Darkness of a cloudburst and thunderstorm and hail.
NOT SHINY!
Also - note that Topheth is Gehenna! It's the place of child sacrifice, that calls for Israel to be judged the way the Canaanites were for the same thing.
Yes! That bit IS eternal in focus.
Which is my point, not yours!
There are a few eternal focus chapters in all this, in Isaiah and Jeremiah and others.
Some are far-future gospel focussed, some are eternity focussed.
But we must be VERY careful we do not rush our reading - and just pretend Isaiah is AVOIDING the essential questions of HIS DAY - which are "Has God failed to protect his people as the Assyrians and Babylonians march to war against them, and as the Persians rule over them?"

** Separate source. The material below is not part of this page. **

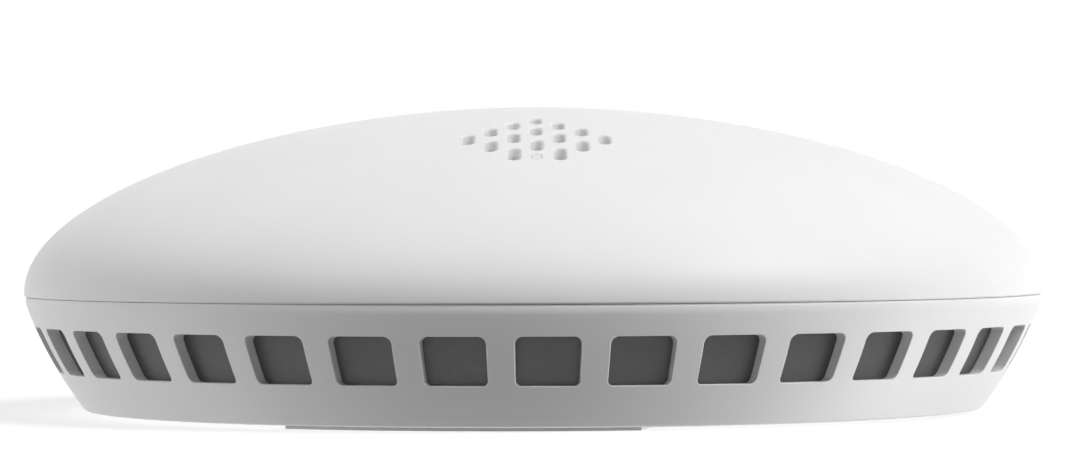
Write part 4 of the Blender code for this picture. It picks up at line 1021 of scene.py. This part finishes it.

He is contrasting the proud city with the future hope of the eternal city.
In THIS passage! And note: your Dark Sun verses do not even appear here!
Isaiah is like John - pausing to consider that God has promised an end to ALL this awful conflict and suffering.

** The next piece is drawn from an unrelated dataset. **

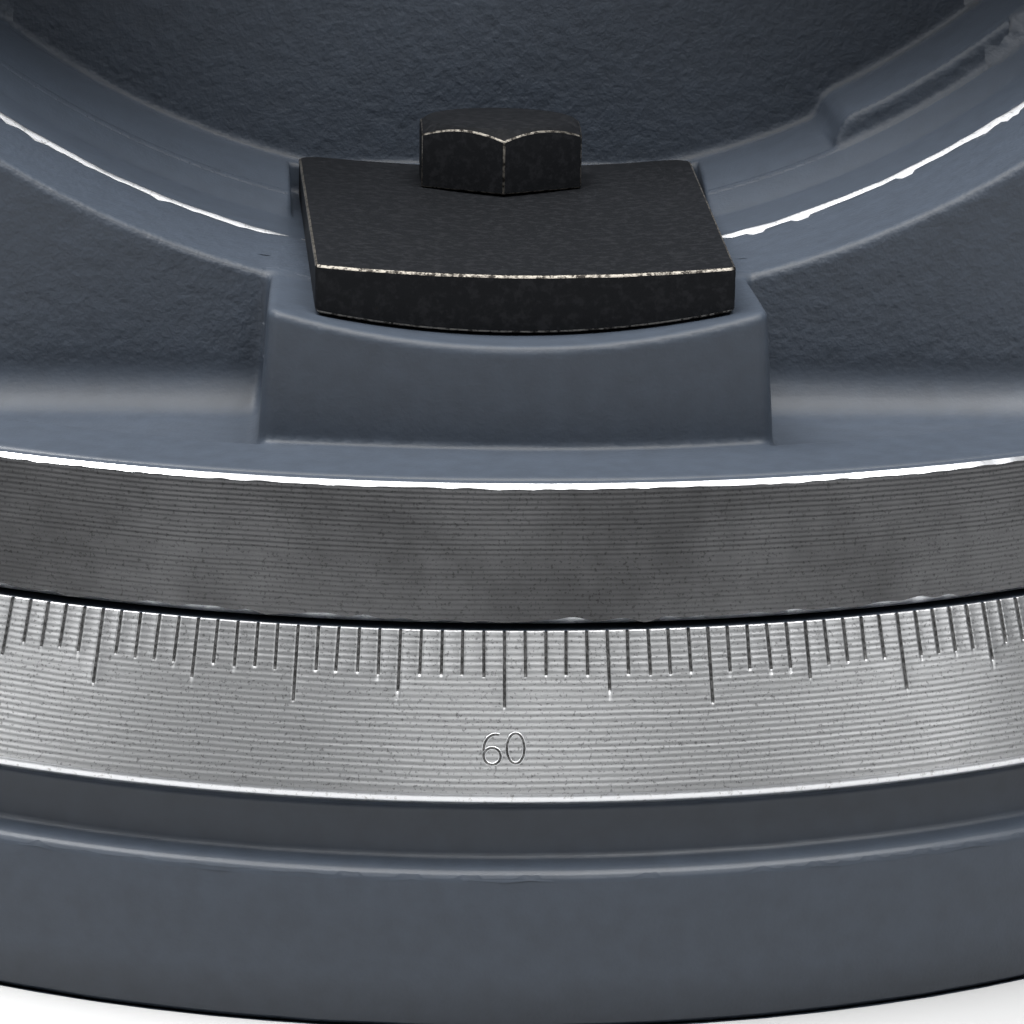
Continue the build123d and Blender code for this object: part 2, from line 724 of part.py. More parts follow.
with BuildPart() as retaining_collar:
    with BuildSketch(Plane.XZ.offset(-boss_back - bed_clear)):
        with Locations((0, screw_z)):
            Circle(13)
            Circle(nose_r, mode=Mode.SUBTRACT)
    extrude(amount=-9)
    with BuildSketch(Plane.XY.offset(screw_z - 14)):
        with Locations((0, boss_back + 4.8)):
            Circle(2)
    extrude(amount=28, mode=Mode.SUBTRACT)
write(retaining_collar, "retaining_collar")

with BuildPart() as crank:
    with BuildSketch(Plane.XZ.offset(-crank_y - crank_hub_len / 2)):
        with Locations((0, screw_z)):
            Circle(crank_hub_r)
    extrude(amount=crank_hub_len)
    with BuildSketch(Plane.XZ.offset(-crank_y - crank_arm_t / 2)):
        with Locations((0, screw_z)):
            Circle(13)
        with Locations((0, screw_z + crank_arm)):
            Circle(11)
        with BuildLine():
            Polyline(
                (-13, screw_z), (13, screw_z), (10.5, screw_z + crank_arm),
                (-10.5, screw_z + crank_arm), close=True,
            )
        make_face()
    extrude(amount=crank_arm_t)
    with BuildSketch(Plane.XZ.offset(-crank_y - crank_hub_len)):
        with Locations((0, screw_z)):
            Circle(screw_r)
        with Locations((0, screw_z + crank_arm)):
            Circle(grip_pin_r)
    extrude(amount=2 * crank_hub_len, mode=Mode.SUBTRACT)
    with BuildSketch(Plane.XY.offset(screw_z)):
        with Locations((0, crank_y + 8.5)):
            Circle(3)
    extrude(amount=40, mode=Mode.SUBTRACT)
write(crank, "crank")

with BuildPart() as crank_set_screw:
    with BuildSketch(Plane.XY.offset(screw_z + screw_r)):
        with Locations((0, crank_y + 8.5)):
            Circle(2.95)
    extrude(amount=6.5)
    with BuildSketch(Plane.XY.offset(screw_z + screw_r + 6.5)):
        with Locations((0, crank_y + 8.5)):
            RegularPolygon(1.7, 6)
    extrude(amount=-3.5, mode=Mode.SUBTRACT)
write(crank_set_screw, "crank_set_screw")

# grip turning on its pin
grip_y = crank_y - 5.4
with BuildPart() as grip_pin:
    with BuildSketch(Plane.XZ.offset(-crank_y - crank_arm_t / 2)):
        with Locations((0, screw_z + crank_arm)):
            Circle(grip_pin_r)
    extrude(amount=grip_len + 12)
    with BuildSketch(Plane.XZ.offset(-grip_y + grip_len + 0.5)):
        with Locations((0, screw_z + crank_arm)):
            Circle(7.5)
    extrude(amount=2.4)
write(grip_pin, "grip_pin")

with BuildPart() as crank_grip:
    with BuildSketch(Plane.YZ):
        with BuildLine():
            y0 = grip_y
            y1 = grip_y - grip_len
            zc = screw_z + crank_arm
            bore = grip_pin_r + run_fit
            Line((y0, zc + bore), (y0, zc + 9.5))
            Spline((y0, zc + 9.5), (y0 - 14, zc + 11.5), (y0 - 48, zc + 14.5), (y1 + 8, zc + 13.5), (y1, zc + 9))
            Line((y1, zc + 9), (y1, zc + bore))
            Line((y1, zc + bore), (y0, zc + bore))
        make_face()
    revolve(axis=Axis((0, 0, zc), (0, 1, 0)))
write(crank_grip, "crank_grip")
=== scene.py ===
# %% [markdown]
# # A tilting and swivelling machine vise
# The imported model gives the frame: where every casting, screw and joint is. This lesson builds the
# looks around it. Castings become rounded skins, turned rings get their engraved degrees, and the
# blackened clamps get worn edges. Lengths below are in millimetres until a mesh is made, which
# then multiplies them by `mm`.

# %% load the frame
import bpy
import bmesh
import json
import math
import numpy as np
from mathutils import Matrix, Vector

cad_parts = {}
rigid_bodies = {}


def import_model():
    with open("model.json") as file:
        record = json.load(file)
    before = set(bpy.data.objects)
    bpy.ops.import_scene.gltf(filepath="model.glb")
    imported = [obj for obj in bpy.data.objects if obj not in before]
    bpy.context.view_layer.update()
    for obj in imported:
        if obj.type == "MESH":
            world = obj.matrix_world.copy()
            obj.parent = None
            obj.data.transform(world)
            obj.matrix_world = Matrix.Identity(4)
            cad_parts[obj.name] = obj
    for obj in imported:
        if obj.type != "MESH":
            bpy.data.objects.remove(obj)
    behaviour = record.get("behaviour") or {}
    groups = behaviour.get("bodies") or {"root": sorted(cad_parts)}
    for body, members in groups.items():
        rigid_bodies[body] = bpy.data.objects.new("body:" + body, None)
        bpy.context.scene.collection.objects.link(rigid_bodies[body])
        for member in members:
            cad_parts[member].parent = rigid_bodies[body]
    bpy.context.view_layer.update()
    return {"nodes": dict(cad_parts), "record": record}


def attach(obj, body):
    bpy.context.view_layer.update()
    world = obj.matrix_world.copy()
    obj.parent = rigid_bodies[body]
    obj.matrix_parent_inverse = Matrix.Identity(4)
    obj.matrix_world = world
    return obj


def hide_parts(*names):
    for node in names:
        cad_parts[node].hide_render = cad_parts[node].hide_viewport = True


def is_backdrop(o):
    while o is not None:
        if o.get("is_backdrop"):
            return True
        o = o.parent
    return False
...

A FINAL judgement, when he will return and bless all who trust in him.
So Isaiah does pause in all this horror of war and judgement that God has eternal things in mind.
Just as John does, writing to his generation about the Romans.
John says he is writing to his friends in Asia Minor about something that will SOON take place (1:1), that is NEAR (1:3), and it is THE tribulation that HE shares in! (1:9). Not “a tribulation” or “my own personal tribulation” - but THE tribulation!
But even more confounding for futurists is that he expects them to “KEEP what is written in it, for the time is NEAR.” (1:3).
They are to KEEP it.
That means read and OBEY it.
But if it’s all about some bizarre end-times-table of different FUTURE nations inevitably doing bizarre, futuristic things to each other 2000 years away - in the name of Dr Seuss and everything surrealist and abstract - how on EARTH are they meant to obey it?
EG: “In 4000AD on Mars most Red, the Cybers will FRAZZLE the Nurfblums! Flee, flee to the valleys of Valles Marineris - lest you too be FRAZZLED!”
I mean - the mind boggles!
Obey it?
How John?
It’s not even TO us?
We’re just back here near the Romans sacking Jerusalem and the temple, OK? What are we to make of that?